The maintenance of mid-single digit levels of inflation is an essential component of macroeconomic stability; it will protect vulnerable sections of the population; equally, perhaps more, important at times of low inflation, is shared, employment-creating production growth.
He told the 2020 Road Map launch that the Central Bank expects to pursue its resolve to maintain inflation within a range of 4-6% through a transparent, coherent, and accountable monetary policy framework going forward.
“Maintaining inflation at stable levels would help improve economic prosperity of Sri Lanka. In this regard, the Central Bank will continue its dialogue with fiscal authorities,” Prof. Lakshman said. Adjustments to the Monetary Law Act to align it with global best practices are also envisaged.

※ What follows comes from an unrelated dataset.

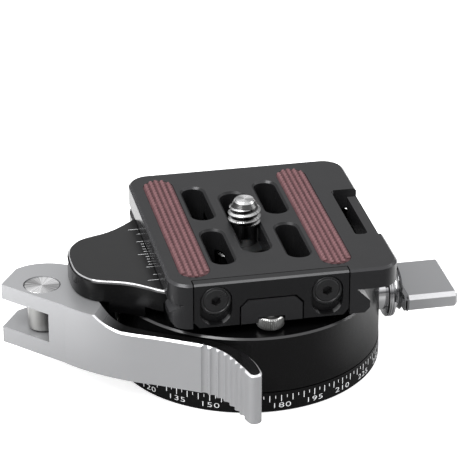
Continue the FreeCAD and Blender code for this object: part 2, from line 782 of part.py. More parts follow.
def make_quick_plate():
    outline = rounded_outline(-plate_left, plate_right, plate_front, plate_back, plate_corner, bed_top)
    plate = Part.Face(outline).extrude(point(0, 0, plate_thickness))
    plate = chamfer_edges(plate, plate_edge, lambda edge: at_height(edge, plate_top))
    plate = plate.cut(dovetail_cutter(1)).cut(dovetail_cutter(-1))
    y = plate_centre_y
    plate = plate.cut(slot_y(0, y, main_slot_width, main_slot_length, bed_top, plate_top))
    for side_x in (-1, 1):
        for side_y in (-1, 1):
            plate = plate.cut(slot_y(side_x * side_slot_x, y + side_y * side_slot_y, side_slot_width,
                                     side_slot_length, bed_top - 1, plate_top))
    slots_half_width = side_slot_x + side_slot_width / 2 + 0.1
    plate = chamfer_edges(plate, slot_chamfer, lambda edge: at_height(edge, plate_top)
                          and edge.BoundBox.XMin > -slots_half_width and edge.BoundBox.XMax < slots_half_width)
    channel_length = main_slot_length + screw_channel_width - main_slot_width
    plate = plate.cut(slot_y(0, y, screw_channel_width, channel_length, bed_top - 1, screw_channel_top))
    for side in (-1, 1):
        plate = plate.cut(slot_y(side * pad_x, y, pad_width + 0.1, pad_length + 0.1,
                                 plate_top - pad_depth, plate_top + 1))
    # Strap slot in the wide wing, its open mouth and the recessed bar beside it
    strap_low = y - strap_slot_length / 2
    strap_high = y + strap_slot_length / 2
    slot_edge = strap_slot_x - strap_slot_width / 2
    plate = plate.cut(rounded_block(slot_edge, slot_edge + strap_slot_width, strap_low, strap_high, 0.8,
                                    bed_top, plate_top + 1))
    mouth_low = strap_high - strap_mouth_length
    plate = plate.cut(rounded_block(slot_edge, plate_right + 3, mouth_low, strap_high, 0.8,
                                    wing_z - 1, plate_top + 1))
    plate = plate.cut(block(plate_right - strap_bar_recess, plate_right + 3, strap_low - 0.5, mouth_low + 1,
                            wing_z - 1, plate_top + 1))
    # Front pocket, flange screw holes and the two stop screws' seats
    plate = plate.cut(flange_space(seat_gap))
    for side in (-1, 1):
        plate = plate.cut(rod_y(flange_screw_radius + seat_gap, plate_front,
                                plate_front + flange_screw_length + 0.2, side * flange_screw_x, flange_screw_z))
    for stop_y in (front_stop_y, rear_stop_y):
        head_top = bed_top - stop_head_drop + stop_screw_head_height
        plate = plate.cut(post(stop_screw_radius + 0.3, bed_top - 1, head_top + 0.2, 0, stop_y))
        plate = plate.cut(post(stop_screw_thread_radius + seat_gap, bed_top,
                               head_top + stop_screw_thread_length + 0.2, 0, stop_y))
    return plate


def make_pad(side):
    x = side * pad_x
    base = slot_y(x, plate_centre_y, pad_width, pad_length, plate_top - pad_depth + seat_gap,
                  plate_top + pad_stand - pad_rib_height)
    pitch = (pad_width - 1.0) / pad_rib_count
    reach = pad_length / 2 - 1.0
    pad = base
    for index in range(pad_rib_count):
        rib_x = x + (index - (pad_rib_count - 1) / 2) * pitch
        end = reach - 0.28 * (rib_x - x) ** 2
        rib = block(rib_x - 0.36 * pitch, rib_x + 0.36 * pitch, plate_centre_y - end, plate_centre_y + end,
                    plate_top - pad_rib_height, plate_top + pad_stand)
        pad = pad.fuse(rib)
    return pad.removeSplitter()


# Camera screw and the clip that keeps it in the slot
def make_camera_screw():
    top = plate_top + camera_screw_height
    thread_low = plate_top + screw_thread_start
    y = camera_screw_y
    head_top = screw_channel_top - clip_thickness - 2 * running_gap
    head = post(screw_head_radius, head_top - screw_head_height, head_top, 0, y)
    head = head.cut(block(-screw_head_radius, screw_head_radius, y - screw_head_slot / 2, y + screw_head_slot / 2,
                          head_top - screw_head_height, head_top - screw_head_height + screw_head_slot_depth))
    shank = post(camera_screw_shank_radius, head_top, thread_low, 0, y)
    thread = post(camera_screw_radius, thread_low, top - camera_screw_tip_chamfer, 0, y)
    tip = cone_post(camera_screw_radius, camera_screw_radius - camera_screw_tip_chamfer,
                    top - camera_screw_tip_chamfer, top, 0, y)
    return head.fuse(shank).fuse(thread).fuse(tip).removeSplitter()


def make_screw_clip():
    low = screw_channel_top - clip_thickness - running_gap
    return ring(camera_screw_shank_radius + running_gap, clip_radius, low, low + clip_thickness,
                0, camera_screw_y)


# Anti-twist flange, a U-shaped lip that slides up past the plate's top
def make_flange():
    half = flange_width / 2
    back = plate_front + flange_depth
    body = block(-half, half, plate_front, back, bed_top + 0.05, plate_top)
    body = chamfer_edges(body, flange_edge, lambda edge: at_height(edge, plate_top)
                         and edge.BoundBox.YMax < plate_front + 0.01)
    body = chamfer_edges(body, flange_back_edge, lambda edge: at_height(edge, plate_top)
                         and edge.BoundBox.YMin > back - 0.01)
    body = chamfer_edges(body, 1.2, lambda edge: at_height(edge, bed_top + 0.05)
                         and edge.BoundBox.XLength < 0.01)
    arch = arch_solid(flange_arch_width / 2, bed_top + flange_arch_height, plate_front - 1, back + 1)
    body = body.cut(arch)
    for side in (-1, 1):
        x = side * flange_screw_x
        wide = flange_screw_head_radius + 0.1
        low_z = flange_screw_z - flange_travel
        counterbore = rod_y(wide, plate_front - 1, back - flange_web, x, flange_screw_z).fuse(
            rod_y(wide, plate_front - 1, back - flange_web, x, low_z))
        counterbore = counterbore.fuse(block(x - wide, x + wide, plate_front - 1, back - flange_web,
                                             low_z, flange_screw_z))
        narrow = flange_screw_radius + screw_gap
        hole = rod_y(narrow, plate_front, back + 1, x, flange_screw_z).fuse(
            rod_y(narrow, plate_front, back + 1, x, low_z))
        hole = hole.fuse(block(x - narrow, x + narrow, plate_front, back + 1, low_z, flange_screw_z))
        body = body.cut(counterbore).cut(hole)
    return body


def make_flange_screws():
    screws = []
    seat_y = plate_front + flange_depth - flange_web - seat_gap
    head_y = seat_y - flange_screw_head_height
    for side in (-1, 1):
        x = side * flange_screw_x
        head = rod_y(flange_screw_head_radius, head_y, seat_y, x, flange_screw_z)
        shank = rod_y(flange_screw_radius, seat_y, plate_front + flange_screw_length, x, flange_screw_z)
        half = flange_screw_hex / 2
        corners = [point(x + half / math.cos(math.radians(30)) * math.cos(math.radians(60 * k)), head_y - 1,
                         flange_screw_z + half / math.cos(math.radians(30)) * math.sin(math.radians(60 * k)))
                   for k in range(6)]
        socket = polygon_prism(corners, point(0, 1.9, 0))
        screws.append(head.fuse(shank).cut(socket))
    return Part.makeCompound(screws)


# Safety stop screws: knurled heads under the plate's ends that meet the clamp's bed
def make_stop_screw(y):
    head_low = bed_top - stop_head_drop
    head_high = head_low + stop_screw_head_height
    head = post(stop_screw_radius, head_low, head_high, 0, y)
    head = chamfer_edges(head, 0.25, lambda edge: len(edge.Vertexes) == 1 and edge.BoundBox.XLength > 1)
    shank = post(stop_screw_thread_radius, head_high, head_high + stop_screw_thread_length, 0, y)
    return head.fuse(shank).removeSplitter()


nodes = {
    "dial_base": make_dial_base(),
    "tripod_insert": make_tripod_insert(),
    "insert_screws": make_insert_screws(),
    "lower_thrust_washer": make_lower_washer(),
    "upper_thrust_washer": make_upper_washer(),
    "spindle_ring_nut": make_ring_nut(),
    "clamp_body": make_clamp_body(),
    "bed_cover": make_bed_cover(),
    "bed_cover_screws": make_cover_screws(),
    "tension_rod": make_tension_rod(),
    "jaw_guide_pins": make_guide_pins(),
    "jaw_spring": make_jaw_spring(),
    "movable_jaw": make_movable_jaw(),
    "clamp_lever": make_lever(),
    "lever_pin": make_lever_pin(),
    "lever_pin_clip": make_pin_clip(),
    "brake_shoe": make_brake_shoe(),
    "pan_lock_screw": make_lock_screw(),
    "pan_lock_collar": make_lock_collar(),
    "pan_lock_knob": make_lock_knob(),
    "quick_plate": make_quick_plate(),
    "left_grip_pad": make_pad(-1),
    "right_grip_pad": make_pad(1),
    "camera_screw": make_camera_screw(),
    "camera_screw_clip": make_screw_clip(),
    "anti_twist_flange": make_flange(),
    "flange_screws": make_flange_screws(),
    "front_stop_screw": make_stop_screw(front_stop_y),
    "rear_stop_screw": make_stop_screw(rear_stop_y),
}

os.makedirs("parts", exist_ok=True)
for name, shape in nodes.items():
    print("%-22s valid %s solids %d volume %.1f"
          % (name, shape.isValid(), len(shape.Solids), shape.Volume))
    shape.exportStep("parts/%s.step" % name)
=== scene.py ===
import math

import bmesh
import bpy
from bpy.props import FloatProperty, FloatVectorProperty, IntProperty, PointerProperty
from mathutils import Matrix, Vector


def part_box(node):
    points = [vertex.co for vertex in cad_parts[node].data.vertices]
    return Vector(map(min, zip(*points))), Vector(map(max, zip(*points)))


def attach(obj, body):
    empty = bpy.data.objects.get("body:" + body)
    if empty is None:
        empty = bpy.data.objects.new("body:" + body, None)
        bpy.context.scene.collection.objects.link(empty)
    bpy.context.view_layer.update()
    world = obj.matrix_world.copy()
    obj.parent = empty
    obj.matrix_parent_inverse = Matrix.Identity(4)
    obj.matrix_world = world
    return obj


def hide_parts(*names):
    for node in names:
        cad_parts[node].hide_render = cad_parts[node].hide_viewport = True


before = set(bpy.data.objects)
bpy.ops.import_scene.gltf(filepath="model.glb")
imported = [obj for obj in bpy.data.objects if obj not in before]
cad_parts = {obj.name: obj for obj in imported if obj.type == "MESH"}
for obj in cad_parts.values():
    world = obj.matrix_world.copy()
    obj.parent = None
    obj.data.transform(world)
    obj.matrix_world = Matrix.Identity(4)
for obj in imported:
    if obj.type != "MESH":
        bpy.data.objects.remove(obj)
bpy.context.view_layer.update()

bl_info = {
    "name": "Panoramic tripod head",
    "version": (1, 0, 0),
    "blender": (4, 5, 0),
    "location": "View3D > Sidebar > Tripod head",
    "description": "Dresses a panoramic tripod head: metal, dial, grip pads, screws and studio",
    "category": "Object",
}

# Places and sizes of the CAD that more than one piece or finish reads, in metres
BASE_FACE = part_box("dial_base")[0].z
PLATE_LOW, PLATE_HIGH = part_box("quick_plate")
JAW_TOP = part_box("movable_jaw")[1].z
FLANGE_SCREW_X = 0.0106
SCREW_FOOT = PLATE_HIGH.z + 0.0001

# Fineness of the meshes
MERGE_CAD = 1e-6
MERGE_TURNS = 1e-7
ON_CYLINDER = 6e-6
CHORD_SAG = 2e-7
CHORD_CUTS = 3
THREAD_STEPS = 64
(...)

Improving Central Bank governance, enhancing its independence, transparency and accountability, as well as enhancing fiscal-monetary coordination to achieve price stability, are all extremely desirable features. At the same time, financial sector oversight and macro prudential policies are to be strengthened to ensure financial system stability, the Governor said.
It was pointed out that in the coming years, as the country progresses towards a higher growth trajectory, close monetary-fiscal coordination was essential to sustain price stability – the conducive platform for further growth.
“In this context, the Central Bank will work closely with fiscal and other Government authorities to ensure a sustained improvement in the production economy and generate productive employment opportunities. Changes in demand conditions will of course be monitored with a view to undertaking proactive policy measures to ensure low and stable levels of inflation,” the Governor added.